I’m unsure where the lines are when it comes to writing characters whose identities and life experiences differ greatly from our own, but it’s pretty easy to recognize when it’s being done poorly. It’s fine to write badly. Lots of people write badly. But when you start to write badly into other people’s identities and cultures, it’s it’s hard not to write yourself into offensive territory. I remember vividly how Column McCann waded into similarly cringy waters in Let the Great World Spin. If there’s anything working for Szalay’s novel it’s that these characters are so sketchy and underdeveloped that he never reaches truly offensive territory. Still, there’s no escaping the impression this is a white dude dressing up his whitedude reactions and decision-making in different costumes, throwing around the superficial adornments of different cultures. “Ah, this character is in Delhi, so he doesn’t prepare a lunch, he prepares a tiffin.” This is about as deep as Szalay gets into the culture and headspace of his characters. His writerly gaze always rests on details that would be salient to an outsider in these global spaces, not the things that would be salient to the characters themselves who had grown up in them. As Szalay attempts to, say, depict the intimate conversation between two sisters from Kerala affected by domestic violence, I was left with the overwhelming sense of a writer with the gall but not the understanding or experience to write about these people and things. This isn’t a single example; it’s the whole book.

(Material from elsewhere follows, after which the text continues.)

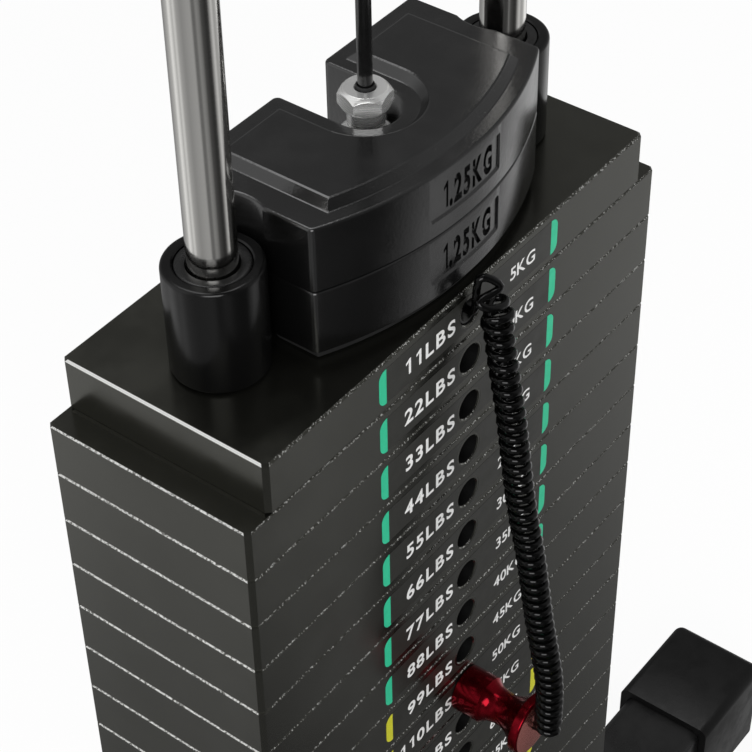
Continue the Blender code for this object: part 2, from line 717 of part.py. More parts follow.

Unsurprisingly, given what else we know about this book, Szalay has an unsubtle message to communicate to us, which is basically that everyone, when they act selfishly, have an outburst, seem aloof, has their own competing worries and needs, a world we may not see. To illustrate this point, Szalay struggles to come up with examples other than relatives having health scares somewhere else in the world. For a novel (if this is a novel) so interested in this concept, we get shockingly little interiority from these characters.
If you think Crash (2006) was great cinema, then Turbulence might be the book you’re looking for.